DATA SECTION =
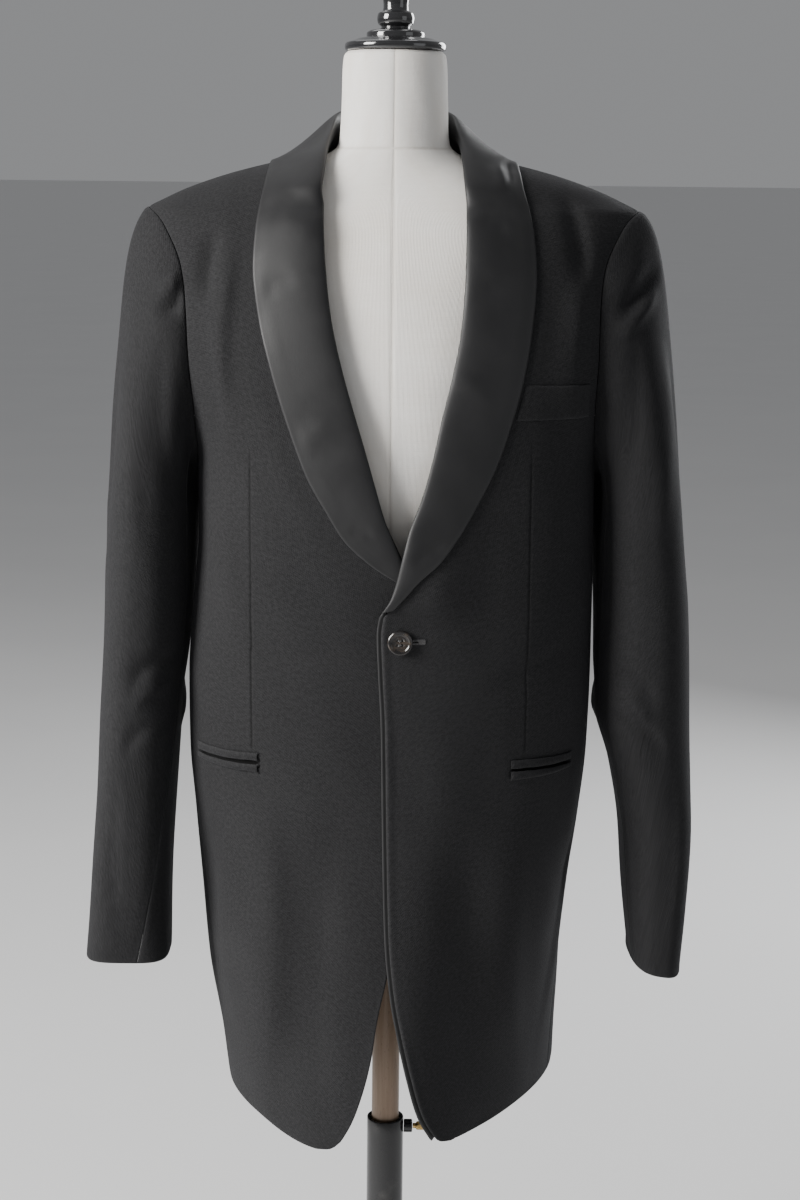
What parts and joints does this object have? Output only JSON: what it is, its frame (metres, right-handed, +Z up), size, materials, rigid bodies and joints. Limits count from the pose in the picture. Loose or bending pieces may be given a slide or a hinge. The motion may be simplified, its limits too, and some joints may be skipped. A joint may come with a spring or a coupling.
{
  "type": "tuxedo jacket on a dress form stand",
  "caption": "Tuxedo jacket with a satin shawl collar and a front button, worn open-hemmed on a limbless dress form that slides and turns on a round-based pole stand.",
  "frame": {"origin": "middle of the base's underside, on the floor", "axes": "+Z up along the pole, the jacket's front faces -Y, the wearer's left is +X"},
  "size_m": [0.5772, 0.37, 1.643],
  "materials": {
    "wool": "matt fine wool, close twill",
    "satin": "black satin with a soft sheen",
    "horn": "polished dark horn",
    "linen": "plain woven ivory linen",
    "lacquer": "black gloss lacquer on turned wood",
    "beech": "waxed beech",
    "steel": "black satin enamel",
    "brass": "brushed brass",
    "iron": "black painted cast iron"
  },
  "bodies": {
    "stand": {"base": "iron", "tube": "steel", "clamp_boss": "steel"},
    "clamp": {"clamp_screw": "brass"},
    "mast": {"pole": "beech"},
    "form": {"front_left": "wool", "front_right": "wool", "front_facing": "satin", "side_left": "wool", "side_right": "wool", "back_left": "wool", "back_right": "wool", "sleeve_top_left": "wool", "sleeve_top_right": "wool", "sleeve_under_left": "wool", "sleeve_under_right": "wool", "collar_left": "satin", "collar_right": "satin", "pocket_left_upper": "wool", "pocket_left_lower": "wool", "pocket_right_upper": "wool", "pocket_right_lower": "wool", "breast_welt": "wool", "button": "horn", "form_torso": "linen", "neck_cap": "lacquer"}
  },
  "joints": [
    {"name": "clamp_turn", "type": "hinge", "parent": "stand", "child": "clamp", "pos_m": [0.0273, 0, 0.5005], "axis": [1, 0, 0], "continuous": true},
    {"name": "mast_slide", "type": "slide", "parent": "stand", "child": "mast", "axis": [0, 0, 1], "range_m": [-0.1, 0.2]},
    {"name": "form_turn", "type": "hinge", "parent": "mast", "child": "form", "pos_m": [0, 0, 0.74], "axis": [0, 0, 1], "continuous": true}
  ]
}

GOAL = Extract the data in full. Keep it word for word.

SOLUTION =
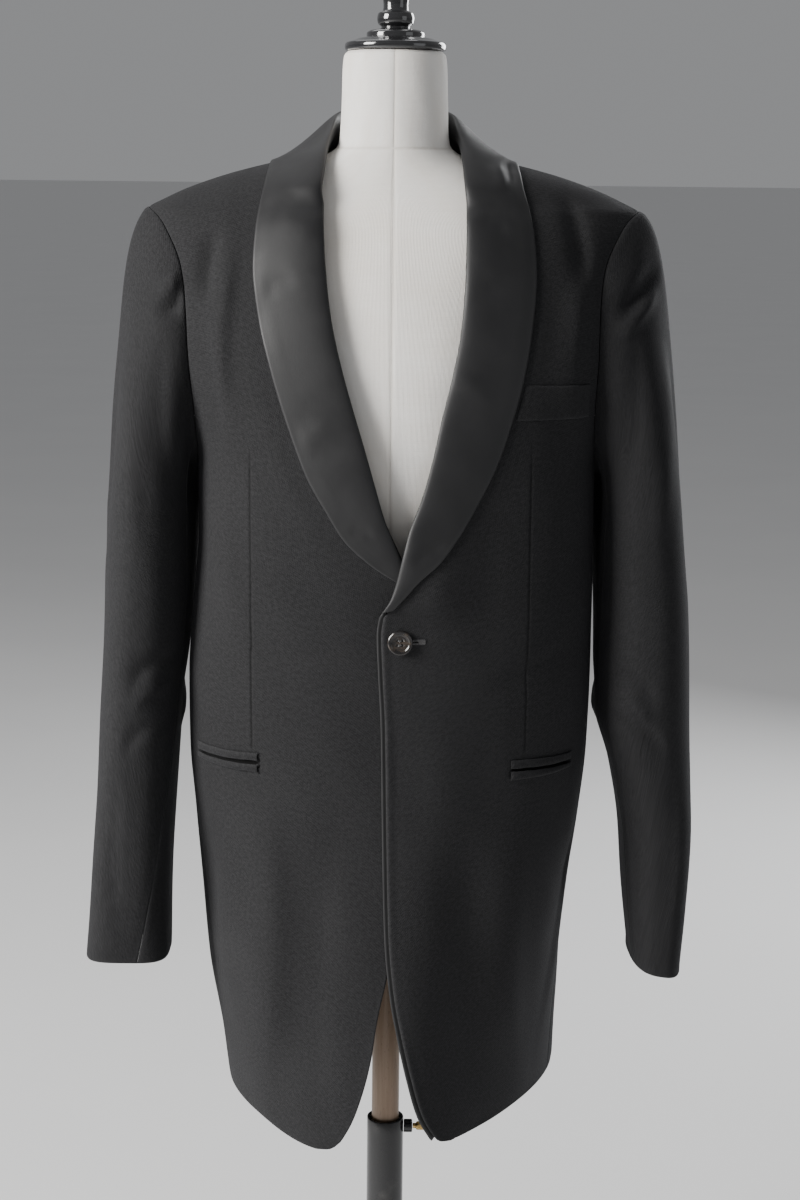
What parts and joints does this object have? Output only JSON: what it is, its frame (metres, right-handed, +Z up), size, materials, rigid bodies and joints. Limits count from the pose in the picture. Loose or bending pieces may be given a slide or a hinge. The motion may be simplified, its limits too, and some joints may be skipped. A joint may come with a spring or a coupling.
{
  "type": "tuxedo jacket on a dress form stand",
  "caption": "Tuxedo jacket with a satin shawl collar and a front button, worn open-hemmed on a limbless dress form that slides and turns on a round-based pole stand.",
  "frame": {"origin": "middle of the base's underside, on the floor", "axes": "+Z up along the pole, the jacket's front faces -Y, the wearer's left is +X"},
  "size_m": [0.5772, 0.37, 1.643],
  "materials": {
    "wool": "matt fine wool, close twill",
    "satin": "black satin with a soft sheen",
    "horn": "polished dark horn",
    "linen": "plain woven ivory linen",
    "lacquer": "black gloss lacquer on turned wood",
    "beech": "waxed beech",
    "steel": "black satin enamel",
    "brass": "brushed brass",
    "iron": "black painted cast iron"
  },
  "bodies": {
    "stand": {"base": "iron", "tube": "steel", "clamp_boss": "steel"},
    "clamp": {"clamp_screw": "brass"},
    "mast": {"pole": "beech"},
    "form": {"front_left": "wool", "front_right": "wool", "front_facing": "satin", "side_left": "wool", "side_right": "wool", "back_left": "wool", "back_right": "wool", "sleeve_top_left": "wool", "sleeve_top_right": "wool", "sleeve_under_left": "wool", "sleeve_under_right": "wool", "collar_left": "satin", "collar_right": "satin", "pocket_left_upper": "wool", "pocket_left_lower": "wool", "pocket_right_upper": "wool", "pocket_right_lower": "wool", "breast_welt": "wool", "button": "horn", "form_torso": "linen", "neck_cap": "lacquer"}
  },
  "joints": [
    {"name": "clamp_turn", "type": "hinge", "parent": "stand", "child": "clamp", "pos_m": [0.0273, 0, 0.5005], "axis": [1, 0, 0], "continuous": true},
    {"name": "mast_slide", "type": "slide", "parent": "stand", "child": "mast", "axis": [0, 0, 1], "range_m": [-0.1, 0.2]},
    {"name": "form_turn", "type": "hinge", "parent": "mast", "child": "form", "pos_m": [0, 0, 0.74], "axis": [0, 0, 1], "continuous": true}
  ]
}